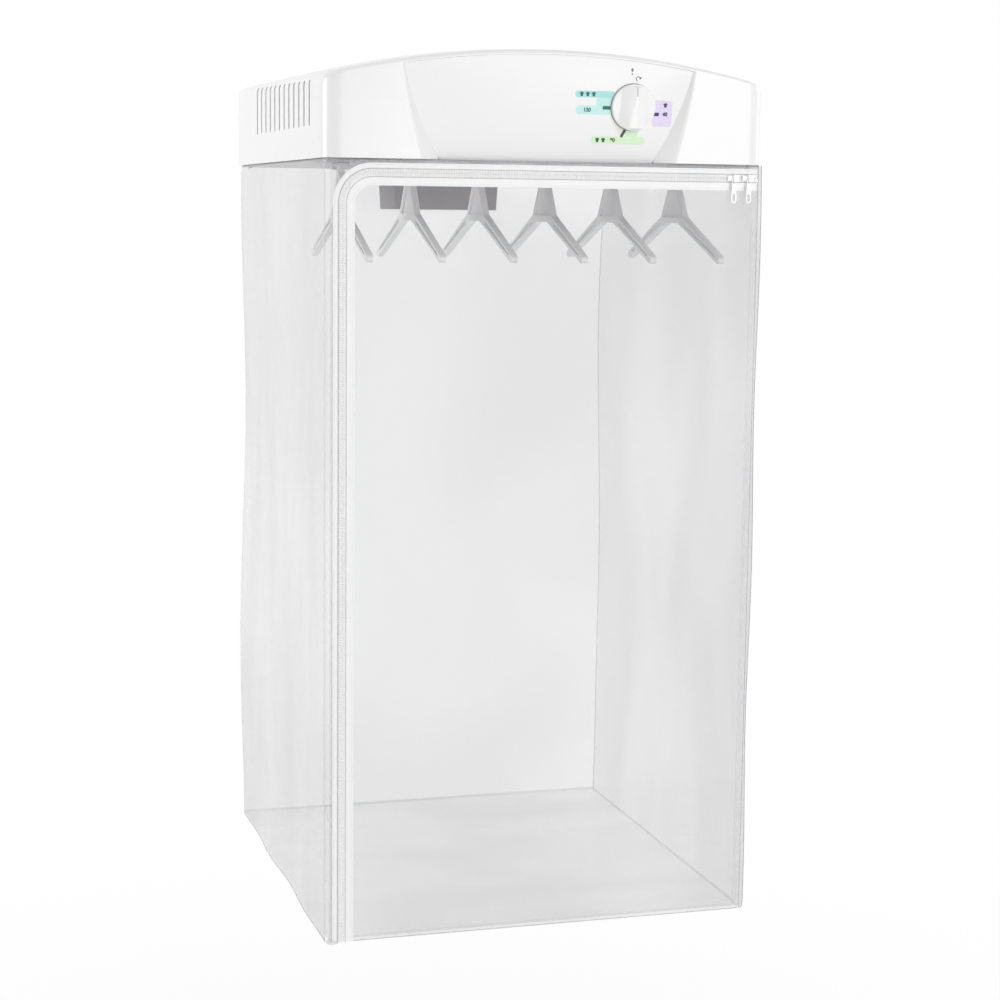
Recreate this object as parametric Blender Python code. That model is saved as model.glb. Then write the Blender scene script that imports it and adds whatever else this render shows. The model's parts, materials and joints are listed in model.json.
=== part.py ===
"""Wall-mounted clothes dryer: a domed head with blower and heater, over a clear film bag with a zip door.

Metres, +Z up. The front faces -Y. The wall is the plane y = 0, and the origin is the middle of the wall
bracket's back face. Heights are written from the casing's rim, which lies mount_above_rim below the origin.
"""

import math

import bmesh
import bpy
from mathutils import Matrix, Vector

# Whole object
casing_width = 0.580
casing_depth = 0.630
casing_wall = 0.0025
mount_above_rim = 0.062
bag_drop = 0.997
fit_gap = 0.0003
overrun = 0.004

# Domed casing
dome_front_height = 0.1378
dome_radius = 1.180
dome_side_rise = 0.0075
dome_crown_rise = 0.010
front_corner_radius = 0.024
least_corner_radius = 0.003
shoulder_radius = 0.012
front_drop_share = 0.40
crown_ring_shares = (0.86, 0.68, 0.48, 0.27, 0.1)
back_lip = 0.006
dome_facet_gap = 0.0004
boss_side = 0.014
boss_height = 0.030
boss_from_front = 0.030
boss_from_back = 0.024

# Air slots in the casing's sides
slot_count = 12
slot_width = 0.010
slot_bottom = 0.041
slot_first_y = -0.535
slot_last_y = -0.160
slot_below_dome = 0.006
slot_reach_in = 0.0065

# Front window of the casing and the set-back fascia in it
fascia_mid_height = 0.058
fascia_high_height = 0.113
window_half_low = 0.166
window_half_mid = 0.181
window_half_high = 0.192
fascia_half_low = 0.1405
fascia_half_mid = 0.171
fascia_half_high = 0.189
window_below_shoulder = 0.001
fascia_depth_low = 0.016
fascia_depth_high = 0.0035
fascia_thickness = 0.0025
fascia_seat = 0.0045
band_rim_step = 0.0002

# Base plate, back plate and wall bracket
base_thickness = 0.0020
back_plate_depth = 0.012
back_plate_wall = 0.0020
bracket_length = 0.300
bracket_leaf_up = 0.020
bracket_leaf_down = 0.025
bracket_thickness = 0.0020
bracket_reach = 0.0086
bracket_lip_height = 0.012
tongue_length = 0.280
tongue_thickness = 0.0020
tongue_web_above_lip = 0.0015
bracket_slot_x = 0.110
bracket_slot_z = -0.014
bracket_slot_length = 0.014
bracket_slot_width = 0.0055

# Screws that hold the base plate to the casing's bosses
screw_head_radius = 0.0040
screw_head_height = 0.0022
screw_shank_radius = 0.0016
screw_length = 0.014
screw_cross_length = 0.0044
screw_cross_width = 0.0010
screw_cross_depth = 0.0010

# Timer and its knob
knob_x = 0.1105
knob_z = 0.0700
knob_radius = 0.0290
knob_skirt = 0.0045
knob_crown = 0.0100
knob_clearance = 0.0006
knob_edge_radius = 0.0020
knob_cavity_radius = 0.0125
knob_cavity_height = 0.0048
knob_grip_length = 0.0540
knob_grip_base_width = 0.0190
knob_grip_top_width = 0.0095
knob_grip_height = 0.0225
knob_grip_foot = 0.0040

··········

[JOB]:
Once more, set down the full listing, verbatim.

[COMPLETE OUTPUT]:
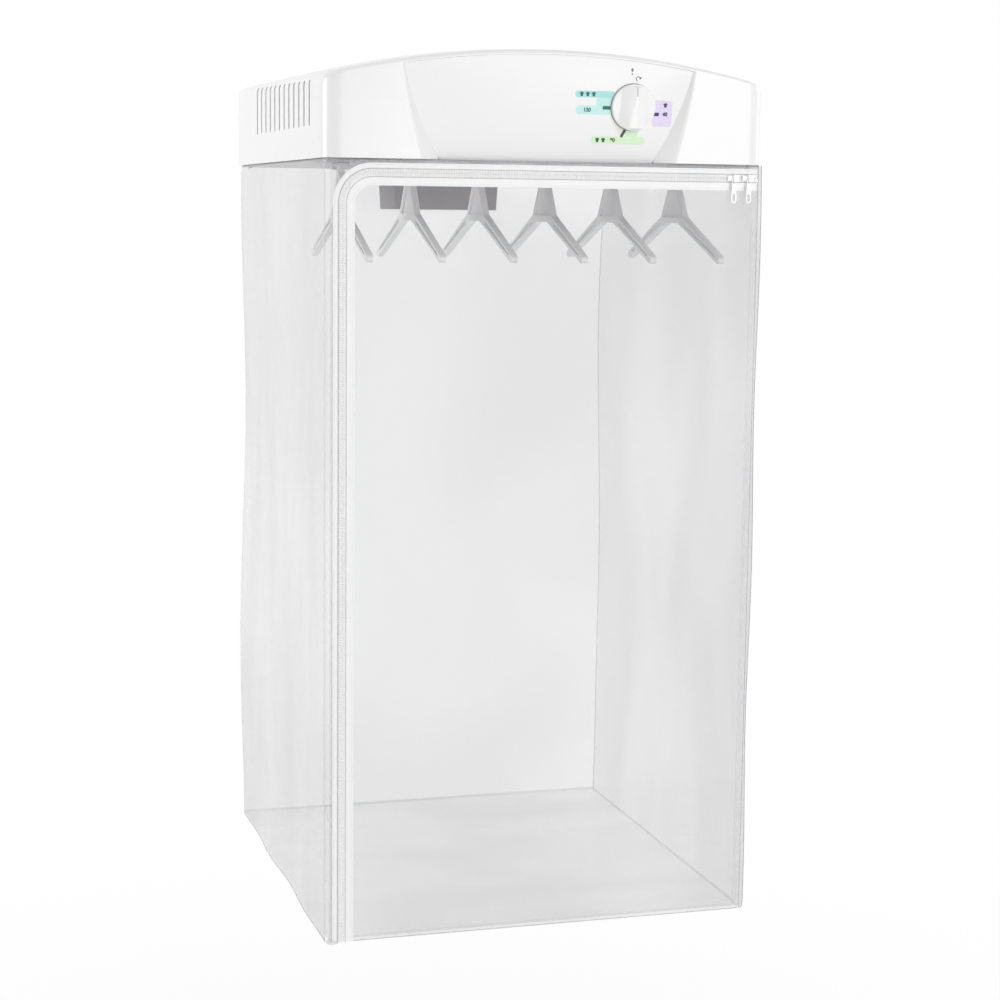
Recreate this object as parametric Blender Python code. That model is saved as model.glb. Then write the Blender scene script that imports it and adds whatever else this render shows. The model's parts, materials and joints are listed in model.json.
=== part.py ===
"""Wall-mounted clothes dryer: a domed head with blower and heater, over a clear film bag with a zip door.

Metres, +Z up. The front faces -Y. The wall is the plane y = 0, and the origin is the middle of the wall
bracket's back face. Heights are written from the casing's rim, which lies mount_above_rim below the origin.
"""

import math

import bmesh
import bpy
from mathutils import Matrix, Vector

# Whole object
casing_width = 0.580
casing_depth = 0.630
casing_wall = 0.0025
mount_above_rim = 0.062
bag_drop = 0.997
fit_gap = 0.0003
overrun = 0.004

# Domed casing
dome_front_height = 0.1378
dome_radius = 1.180
dome_side_rise = 0.0075
dome_crown_rise = 0.010
front_corner_radius = 0.024
least_corner_radius = 0.003
shoulder_radius = 0.012
front_drop_share = 0.40
crown_ring_shares = (0.86, 0.68, 0.48, 0.27, 0.1)
back_lip = 0.006
dome_facet_gap = 0.0004
boss_side = 0.014
boss_height = 0.030
boss_from_front = 0.030
boss_from_back = 0.024

# Air slots in the casing's sides
slot_count = 12
slot_width = 0.010
slot_bottom = 0.041
slot_first_y = -0.535
slot_last_y = -0.160
slot_below_dome = 0.006
slot_reach_in = 0.0065

# Front window of the casing and the set-back fascia in it
fascia_mid_height = 0.058
fascia_high_height = 0.113
window_half_low = 0.166
window_half_mid = 0.181
window_half_high = 0.192
fascia_half_low = 0.1405
fascia_half_mid = 0.171
fascia_half_high = 0.189
window_below_shoulder = 0.001
fascia_depth_low = 0.016
fascia_depth_high = 0.0035
fascia_thickness = 0.0025
fascia_seat = 0.0045
band_rim_step = 0.0002

# Base plate, back plate and wall bracket
base_thickness = 0.0020
back_plate_depth = 0.012
back_plate_wall = 0.0020
bracket_length = 0.300
bracket_leaf_up = 0.020
bracket_leaf_down = 0.025
bracket_thickness = 0.0020
bracket_reach = 0.0086
bracket_lip_height = 0.012
tongue_length = 0.280
tongue_thickness = 0.0020
tongue_web_above_lip = 0.0015
bracket_slot_x = 0.110
bracket_slot_z = -0.014
bracket_slot_length = 0.014
bracket_slot_width = 0.0055

# Screws that hold the base plate to the casing's bosses
screw_head_radius = 0.0040
screw_head_height = 0.0022
screw_shank_radius = 0.0016
screw_length = 0.014
screw_cross_length = 0.0044
screw_cross_width = 0.0010
screw_cross_depth = 0.0010

# Timer and its knob
knob_x = 0.1105
knob_z = 0.0700
knob_radius = 0.0290
knob_skirt = 0.0045
knob_crown = 0.0100
knob_clearance = 0.0006
knob_edge_radius = 0.0020
knob_cavity_radius = 0.0125
knob_cavity_height = 0.0048
knob_grip_length = 0.0540
knob_grip_base_width = 0.0190
knob_grip_top_width = 0.0095
knob_grip_height = 0.0225
knob_grip_foot = 0.0040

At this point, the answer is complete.